L’amaro sarcasmo di Parasite

Sembra quasi di respirare l’odore agrodolce delle grandi commedie all’italiana degli anni Sessanta mentre scorre sullo schermo questo capolavoro del grande regista coreano Bong Joon-Ho. Con i grandiosi film di casa nostra (in particolare quelli diretti da Dino Risi), Parasite condivide la volontà di mettere alla berlina le mostruosità e la disperazione decadente della civiltà miscelando l’impegno della tematica sociale con la sagacia e il sadismo di una narrazione grottesca e tragicomica. Fedele al suo titolo, il lavoro di Joo-Ho dipinge un manipolo di imbroglioni di ceto medio-basso che, seguendo le logiche della squallida furbizia parassitaria e dell’opportunismo, s’infiltrano all’interno di una famiglia agiata per poter gettare le basi di un’ascesa sociale al benessere.

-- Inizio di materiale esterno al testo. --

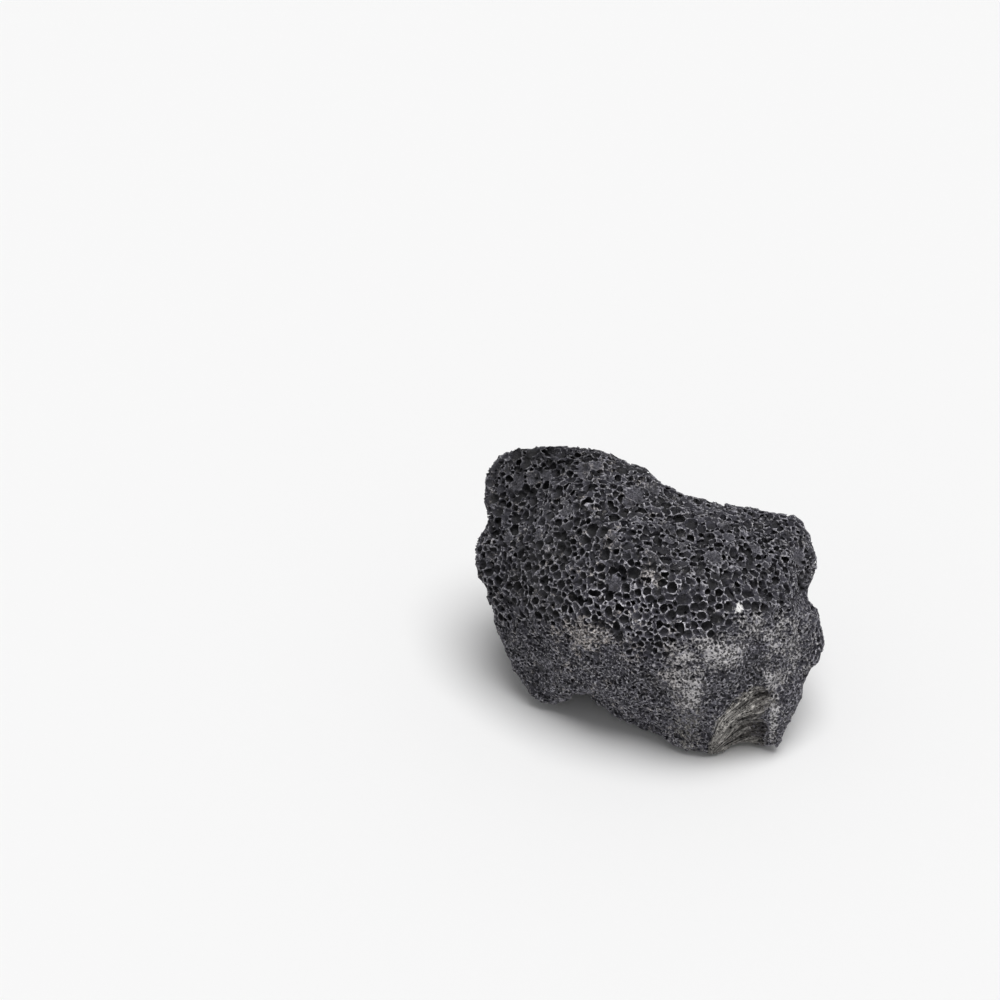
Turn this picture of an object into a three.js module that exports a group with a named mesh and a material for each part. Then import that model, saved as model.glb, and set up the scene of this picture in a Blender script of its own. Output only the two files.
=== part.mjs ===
// A lava rock: one broken block of dark, bubbly basalt, about 150 mm long.
//
// The block stands on its base on the XY plane, with +Z up. Its broad face looks towards -Y and up,
// and its height, depth and length run along Z, Y and X. It is modelled in three steps:
//   1. the corners of the broken block are joined into flat facets, which give its true proportions;
//   2. an even sphere of directions is cast onto those facets, which gives a closed skin;
//   3. layers of noise roughen the skin, and the lowest spots are worn flat where the block stands.
// Lengths are in millimetres.
import * as THREE from "three";
import { ConvexHull } from "three/addons/math/ConvexHull.js";
import { ImprovedNoise } from "three/addons/math/ImprovedNoise.js";
import { mergeVertices } from "three/addons/utils/BufferGeometryUtils.js";

// The broad face leans back from upright by this angle.
const FACE_LEAN = THREE.MathUtils.degToRad(40);
// The middle of the broad face's rim is this high above the ground.
const RIM_HEIGHT = 62;
// Every point of the surface is in sight from here, deep inside the block.
const HEART = new THREE.Vector3(0, 14, 50);

// How finely each side of the sphere of directions is divided.
const SKIN_DETAIL = 16;
// The edges between facets are rounded over this angle, as seen from the heart.
const EDGE_ROUNDING = THREE.MathUtils.degToRad(2.5);
const ROUNDING_SAMPLES = 6;

// The roughness of a broken lava face, from broad swellings down to single clots: how far apart they
// are, and how far they stand out.
const RELIEF = [
  { spacing: 31, depth: 1.4 },
  { spacing: 14, depth: 1.6 },
  { spacing: 7, depth: 0.9 },
];

// Corners of the rim round the broad face, clockwise from the top left. They are given square to the
// face: [across, up the face, out of the face].
const RIM = [
  [-71, 62, -16], // top left shoulder
  [-57, 66, -20],
  [-22, 65, -20],
  [-4, 56, -16],
  [10, 48, -14],
  [37, 44, -13],
  [65, 42, -12], // top right shoulder
  [70, 25, -8],
  [68, 13, -6],
  [65, 7, -6], // nick in the right side
  [73, -5, -6],
  [77, -16, -8], // right nose
  [69, -28, -10],
  [62, -46, -14],
  [64, -67, -18], // spur
  [42, -60, -22], // gap between the spur and the toe
  [25, -67, -19], // toe
  [4, -58, -24],
  [-14, -51, -30],
  [-27, -43, -32], // step up to the left flank
  [-42, -49, -33],
  [-52, -42, -29],
  [-60, -30, -26],
  [-66, -15, -20],
  [-69, -5, -16],
  [-78, 9, -13], // left elbow
  [-75, 24, -12],
  [-71, 29, -14], // nick in the left side
  [-78, 43, -14],
];

// Corners inside that rim, given in the same way.
const BROAD_FACE = [
  // the top, which looks up and a little back
  [-50, 49, -9],
  [-27, 54, -2],
  [4, 40, 9],
  [34, 31, 11],
  [54, 26, 5],
  // the brow, where the top breaks over into the front: it runs down from the top left
  [-33, 41, 12],
  [-11, 23, 30],
  [11, 9, 38],
  [36, -1, 35],
  [57, 1, 20],
  // the left front
  [-60, 23, 0],
  [-46, 9, 14],
  [-24, 4, 27],
  [-53, -8, 6],
  // the front
  [-28, -14, 21],
  [3, -15, 33],
  [31, -21, 28],
  [58, -19, 11],
  [-44, -29, -8],
  [-20, -36, 2],
  [6, -44, 6],
  [22, -46, 10],
  // the hollow between the toe and the spur, with a rib on each side
  [42, -34, 13],
  [32, -52, 1],
  [43, -49, -14],
  [48, -57, -20],
  [56, -47, -5],
];

// Corners of the far side and the base, given as the block stands: [x, y, z].
const BACK_AND_BASE = [
  // back, upper edge
  [-69, 58, 84],
  [-36, 68, 86],
  [-6, 62, 76],
  [24, 56, 70],
  [56, 44, 72],
  // back, waist
  [-70, 56, 50],
  [-40, 74, 54],
  [-8, 68, 42],
  [22, 72, 48],
  [50, 58, 40],
  [66, 34, 46],
  // back, foot
  [-64, 48, 16],
  [-28, 70, 16],
  [14, 66, 10],
  [52, 50, 12],
  [70, 20, 20],
  // base: worn spots round a shallow arch
  [-54, 20, -1],
  [-48, 46, -3],
  [-8, 14, -2],
  [-2, 36, 5],
  [8, 58, -2],
  [24, 2, 4],
  [44, 40, -3],
  [52, -6, -2],
  [58, -20, 1],
  [64, 14, 8],
];

// A corner given square to the leaning broad face, moved to where it is as the block stands.
function standUp([across, up, out]) {
  const sin = Math.sin(FACE_LEAN);
  const cos = Math.cos(FACE_LEAN);
  return new THREE.Vector3(across, up * sin - out * cos, up * cos + out * sin + RIM_HEIGHT);
}

function blockCorners() {
  return [
    ...[...RIM, ...BROAD_FACE].map(standUp),
    ...BACK_AND_BASE.map((corner) => new THREE.Vector3(...corner)),
  ];
}

// The flat facets of the block. Three corners share a facet when they are neighbours as seen from the
// heart, which is when they share a face of the convex hull of their directions. A facet is kept as
// the inverse of the matrix of its three corners, taken from the heart.
function facetsBetween(corners) {
  const sights = corners.map((corner) => corner.clone().sub(HEART));
  const directions = sights.map((sight) => sight.clone().normalize());
  const sightAlong = new Map(directions.map((direction, i) => [direction, sights[i]]));
  return new ConvexHull().setFromPoints(directions).faces.map((face) => {
    const edges = [face.edge, face.edge.next, face.edge.next.next];
    const [a, b, c] = edges.map((edge) => sightAlong.get(edge.head().point));
    return new THREE.Matrix3(a.x, b.x, c.x, a.y, b.y, c.y, a.z, b.z, c.z).invert();
  });
}

// The distance from the heart to the facets in one direction. The direction is a mixture of a facet's
// three corners: it meets the facet when no share is negative, and the shares' sum is 1 / distance.
function reach(facets, direction) {
  const shares = new THREE.Vector3();
  let best = { least: -Infinity, distance: 0 };
  for (const facet of facets) {
    shares.copy(direction).applyMatrix3(facet);
    const least = Math.min(shares.x, shares.y, shares.z);
    if (least > best.least) best = { least, distance: 1 / (shares.x + shares.y + shares.z) };
  }
  return best.distance;
}

// The reach averaged with a ring of nearby directions, which rounds the edges between facets.
function roundedReach(facets, direction) {
  const shifted = new THREE.Vector3(direction.y, direction.z, direction.x);
  const across = shifted.cross(direction).normalize();
  const nearby = direction.clone().applyAxisAngle(across, EDGE_ROUNDING);
  let sum = reach(facets, direction);
  for (let i = 0; i < ROUNDING_SAMPLES; i++) {
    const turn = (2 * Math.PI * i) / ROUNDING_SAMPLES;
    sum += reach(facets, nearby.clone().applyAxisAngle(direction, turn));
  }
  return sum / (ROUNDING_SAMPLES + 1);
}

const noise = new ImprovedNoise();

// How far the relief lifts the skin at a point.
function relief({ x, y, z }) {
  return RELIEF.reduce(
    (sum, { spacing, depth }) => sum + depth * noise.noise(x / spacing, y / spacing, z / spacing),
    0,
  );
}

// A closed sphere of directions, evenly spread, with one vertex for each.
function evenDirections() {
  const sphere = new THREE.IcosahedronGeometry(1, SKIN_DETAIL);
  sphere.deleteAttribute("normal");
  sphere.deleteAttribute("uv");
  return mergeVertices(sphere);
}

// Moves the origin to the middle of the block's footprint, on the ground.
function centreOnFootprint(geometry) {
  geometry.computeBoundingBox();
  const middle = geometry.boundingBox.getCenter(new THREE.Vector3());
  geometry.translate(-middle.x, -middle.y, 0);
}

function rockGeometry() {
  const facets = facetsBetween(blockCorners());
  const skin = evenDirections();
  const position = skin.getAttribute("position");
  const direction = new THREE.Vector3();
  for (let i = 0; i < position.count; i++) {
    direction.fromBufferAttribute(position, i).normalize();
    const point = HEART.clone().addScaledVector(direction, roundedReach(facets, direction));
    point.addScaledVector(direction, relief(point));
    position.setXYZ(i, point.x, point.y, Math.max(point.z, 0));
  }
  centreOnFootprint(skin);
  skin.computeVertexNormals();
  return skin;
}

// Dark grey basalt, dull all over.
const basalt = new THREE.MeshStandardMaterial({
  color: 0x4a4a4f,
  roughness: 0.95,
  metalness: 0,
  flatShading: true,
});

const rock = new THREE.Mesh(rockGeometry(), basalt);
rock.name = "lava_rock";

const part = new THREE.Group();
part.add(rock);

export default part;
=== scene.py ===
# %% [markdown]
# # A lava rock
#
# This lesson builds one loose block of lava: basalt that froze while it was full of gas. The block
# is about 150 mm long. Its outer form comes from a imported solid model; the lesson adds what makes
# lava look like lava, which is thousands of bubbles cut open where the block broke. Lengths are
# in metres, with +Z up, and the block stands on the ground at the origin.

# %% Load the stone's solid model
import math

import bpy
import numpy as np
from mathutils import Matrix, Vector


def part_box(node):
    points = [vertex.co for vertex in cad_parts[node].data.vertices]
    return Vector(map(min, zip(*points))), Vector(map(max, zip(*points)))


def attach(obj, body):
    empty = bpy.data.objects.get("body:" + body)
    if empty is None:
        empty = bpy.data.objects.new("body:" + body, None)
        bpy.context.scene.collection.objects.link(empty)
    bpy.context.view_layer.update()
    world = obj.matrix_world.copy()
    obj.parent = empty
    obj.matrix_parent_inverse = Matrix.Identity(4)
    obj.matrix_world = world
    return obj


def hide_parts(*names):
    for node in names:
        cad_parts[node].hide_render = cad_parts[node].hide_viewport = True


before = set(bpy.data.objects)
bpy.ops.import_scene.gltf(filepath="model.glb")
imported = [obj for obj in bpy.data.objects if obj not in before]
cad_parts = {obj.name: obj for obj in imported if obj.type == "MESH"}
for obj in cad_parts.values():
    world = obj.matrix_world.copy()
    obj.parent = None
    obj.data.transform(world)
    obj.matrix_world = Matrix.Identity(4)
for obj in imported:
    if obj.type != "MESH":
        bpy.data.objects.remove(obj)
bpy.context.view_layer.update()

import openvdb as vdb
from mathutils import Vector

MM = 0.001
stone_low, stone_high = (np.array(corner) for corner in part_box("lava_rock"))
stone_middle = (stone_low + stone_high) / 2
print("stone, mm:", ((stone_high - stone_low) / MM).round(1))

# %% [markdown]
# ## The camera
#
# A camera is an object with a lens, and it looks along its own -Z axis. This one looks down on the
# stone's broad face, which leans back by 40 degrees, so its line of sight is square to that face.
# A long lens from about a metre keeps the stone's outline true, as a product view should. The
# stone stands right of the middle and a little low, so the camera aims up and to the left of it.

# %% Camera
FACE_LEAN = math.radians(40)
ACROSS = Vector((1, 0, 0))
UP_THE_FACE = Vector((0, math.sin(FACE_LEAN), math.cos(FACE_LEAN)))
OUT_OF_FACE = Vector((0, -math.cos(FACE_LEAN), math.sin(FACE_LEAN)))
CAMERA_DISTANCE = 1.02
LENS = 85
AIM_LEFT = 0.0662
AIM_UP = 0.0372

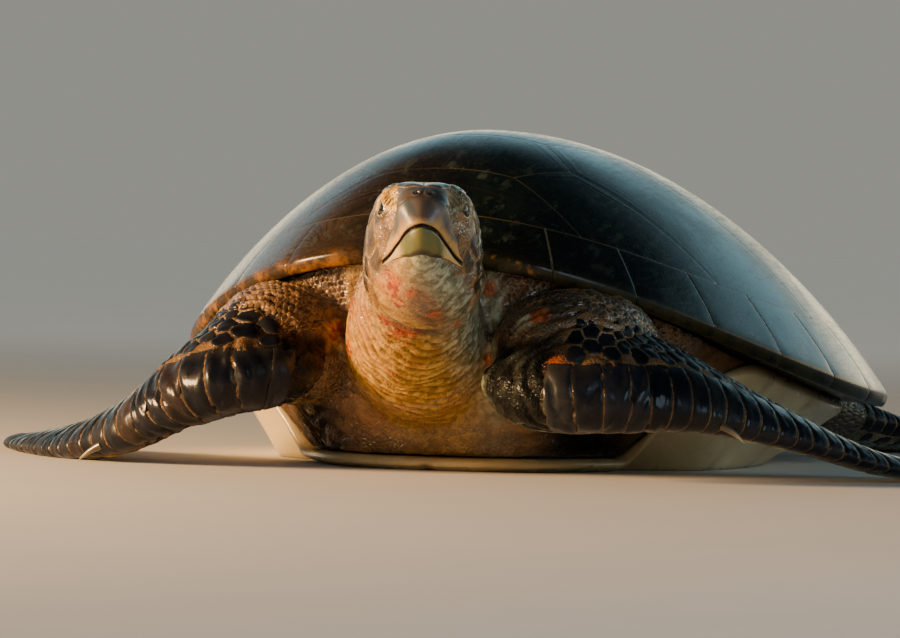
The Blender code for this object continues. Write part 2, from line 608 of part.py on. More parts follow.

Parasite è un’industria di intuizioni geniali senza tempo e universale nella sua acuta riflessione. Joon-Ho punta il dito contro le incoerenze e le dissoluzioni dettate dalla crisi, e compenetra con sarcastica intelligenza le barriere sociali per ricordare agli spettatori che, storicamente parlando, un’integrazione culturale tra ricchi e poveri non è mai stata possibile senza che una delle due classi non prevaricasse sull’altra. Il concetto era già stato affrontato con piglio dal regista nel bel film di fantascienza Snowpiercer, ma Parasite va anche oltre, evidenziando il tutto con raffinatezza formale ed esponendo senza troppi giri di parole quegli scomodi genitali che si cerca sempre di tenere ben coperti. Particolare attenzione viene riservata alla scenografia, parte integrante della metafora filmica, che sfrutta la gelidità delle abitazioni borghesi e la putrescenza dei bassifondi per marcare ancora di più una rivalità tragica e sanguigna.

Parasite è una pellicola dotata di un’importanza artistica e politica a 360° e di una capacità di sconvolgere le convenzioni tale da poter essere accostata tranquillamente alle opere di maestri come Marco Ferreri e Pasolini, per restare sempre all’interno del panorama italiano, o Bunuel e, addirittura, Brian Yuzna. Il racconto crudo e complesso dell’odierna condizione umana inquieta e filtra le sue sottotracce su prevaricazione e violenza discriminatoria attraverso satira, dramma e implicazioni horror, e non fa sconti o prigionieri: le illusioni dei poveri si infrangono senza pietà, mentre le convinzioni dei ricchi, costruite su marce fondamenta di bugie, sono destinate a loro volta a crollare.